Putting It All Together: Conclusions and Next Steps

In sum, our lab has spent a decade learning about self-regulation in early and middle childhood, and is well-poised to build on the knowledge gained from our previous studies and to learn about poverty, self-regulation, health, and mental health as our sample passes through key adolescent transitions in the life course . Moving forward, we plan to use the ideas presented in this chapter as a framework for conceptualizing and measuring the dynamic complexity of poverty-related adversity and the role it plays in children’s development . Specifically, this work will focus on four key dimensions of risk: timing, type, perceptions, and context. Prior work has demonstrated that the influence of poverty is not static, but varies as a function of the timing of exposure. Our continued work in this area will explore both the chronicity and volatility of exposure to poverty, with special attention paid to whether influences on children’s development vary by developmental period. Future work will also continue to keep in mind that poverty co-occurs with other poverty-related risk factors (e.g., single-headed household and residential crowding), and as such the types of risk that youth experience may matter. In addition, a growing body of work has found individual perceptions of financial strain and economic inequality to be predictive of individual health and well-being above and beyond the influence of absolute income alone. Therefore, it will be integral to integrate both adult and child perceptions of economic hardship into our conceptualization and modeling of adversity and development. Finally, our work will continue to explore children’s experiences of adversity across contexts (e.g., households, schools, and neighborhoods), keeping in mind that dimensions of timing, type, and perceptions can operate at multiple contextual levels.

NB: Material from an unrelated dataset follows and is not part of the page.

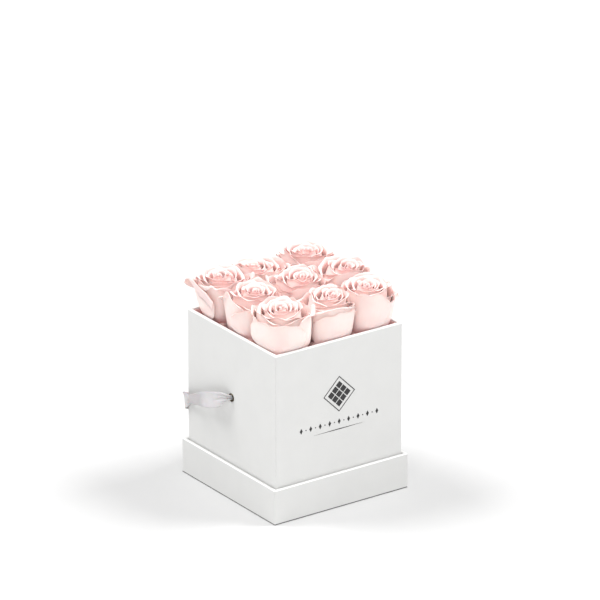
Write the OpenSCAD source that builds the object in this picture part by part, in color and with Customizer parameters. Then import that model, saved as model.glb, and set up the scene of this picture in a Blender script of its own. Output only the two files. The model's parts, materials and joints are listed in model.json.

Expansion in the conceptualization of poverty goes hand in hand with advances in analytic methods and measurement. As high-quality longitudinal data has become increasingly available and the methods for analyzing more sophisticated, the questions that researchers are able to pose have become more complex. In addition, the development of new measures is often both driven by and a precursor to the expansion of key constructs. As such, not only do we encourage researchers to draw on the ideas presented here in order to more accurately capture the diversity of lived experience, but also to move the field forward in terms of how we think about, measure, and model poverty-related adversity.

Innovations in the conceptualization and measurement of poverty-related adversity have potential to inform anti-poverty policy approaches. Prior work suggests that it may be instability or volatility (which often accompanies experiences of absolute poverty) which matters most for a families’ functioning. As such, the provision of income supports in combination with services aimed at reducing family instability (e.g., child care) may produce the largest gains for both parents and children. In addition, recent advances in modeling the co-occurrence of poverty-related risk may provide a useful tool for identifying particular subsamples of the population who might benefit most from targeted intervention strategies. Finally, research demonstrating the power of subjective perceptions of economic standing present the possibility that psychological (e.g., changing perceptions on the controllability of risk) or skill-based interventions (e.g., increasing parents executive function skills—paying attention, planning, and remembering—as a means of coping with the multitude of stressors encountered on a daily basis), particularly when paired with economic supports, may provide an innovative approach to poverty reduction. As a whole, the ideas outlined here stress the dynamic and complex nature of the poverty-related adversity that many US families face, but more importantly provide a starting point for developing new and targeted policies designed to expand the safety net and throw life-lines out to families who are having trouble staying afloat.